Why is it needed to declare an array as static when returning it from a function. (C++)

Question

I already know that a static storage class allows a local variable to keep on existing on the duration of the program.

What I would like to know why it is needed to declare the digits[3] array as static. What happens if I don't declare it as static, other than a compiling error.

P.S. I am quite new in handling pointers or memory addresses in C++.

Although I have a bit of an idea on the stack memory allocation regarding scopes in C++.

int* getDigits(int input)
{
    const int TEN = 10;
    int toStore;
    int digits[3]; /* this array (static) */
    for (int i = 0; i < 3; ++i)
    {   
        toStore = input % TEN;
        digits[i] = toStore;
        input = input / TEN;
    }
    return digits;
}

int main(int argc, char const *argv[])
{
    int* ptr;
    ptr = getDigits(123);
    for (int i = 0; i < 3; ++i)
    {
        std::cout << *( ptr+i ) << std::endl;
    }

    return 0;
}

Answer 1

You are returning a pointer to an array which is local to the function. If you declare it as static, it means the lifetime of the array extends until the end of the program, so the calling code can dereference the pointer returned from the function. If you do not declare it as static, it is an "automatic" variable whose lifetime ends when the block (function body) ends, and therefore dereferencing a returned pointer to the data is undefined behavior.

In any case, neither of these things is a typical, correct solution. For one thing, if the function is called twice, the second call may change data pointed to by the first result. A more typical solution is to have the function return a pointer (perhaps shared_ptr or unique_ptr) to an array allocated dynamically using new int[3]. Another solution is to have the function create and return a std::array<int, 3>, which is a proper class type which can be returned by value (only C-style arrays cannot be readily returned by value from a function).

Answer 2

There are 2 points that the static keyword used on a local variable will influence: lifetime and initialization of a variable.

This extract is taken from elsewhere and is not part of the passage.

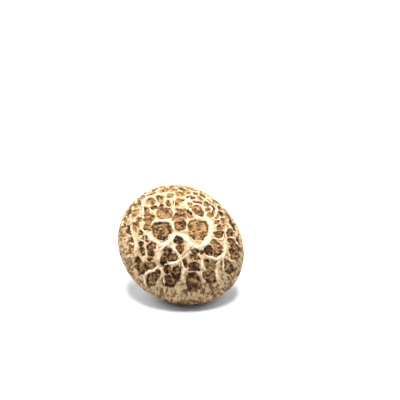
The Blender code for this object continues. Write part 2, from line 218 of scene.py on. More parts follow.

1. If you would declare a variable non static in a function like:

int* getDigits(int input)
{
   int digits[3]; /* local variable that dies on return */
   ...
   return digits;
}

the array digits is not initialized and it's lifetime is limited to the inner of the function as it's on the stack. If you return from the function the lifetime of the object ends and the access via the returned pointer is undefined, this could and probably will end in a crash of the program.

2. But if you declare the array static like:

int* getDigits(int input)
{
   static int digits[3]; /* local variable that survives return */
   ...
   return digits;
}

it will be zero initialized and it's lifetime will survive the end of the function because it's memory is in the data segment of the program not the stack segment. The pointer that you return will be point to valid memory.

---

The 1st solution will end in undefined behaviour and the 2nd solution is not optimal as a second call to the getDigits() function would change the static variable digits on wich may a pointer from the first call points to.

It would be better to allocate the memory dynamically with new int[3] or pass the array to be changed as parameter. Moreover there is the possibility to use std::array<int, 3> or std::vector<int>(3) of C++ that would be copied by value. That all would result in new returned variables for several calls of the function.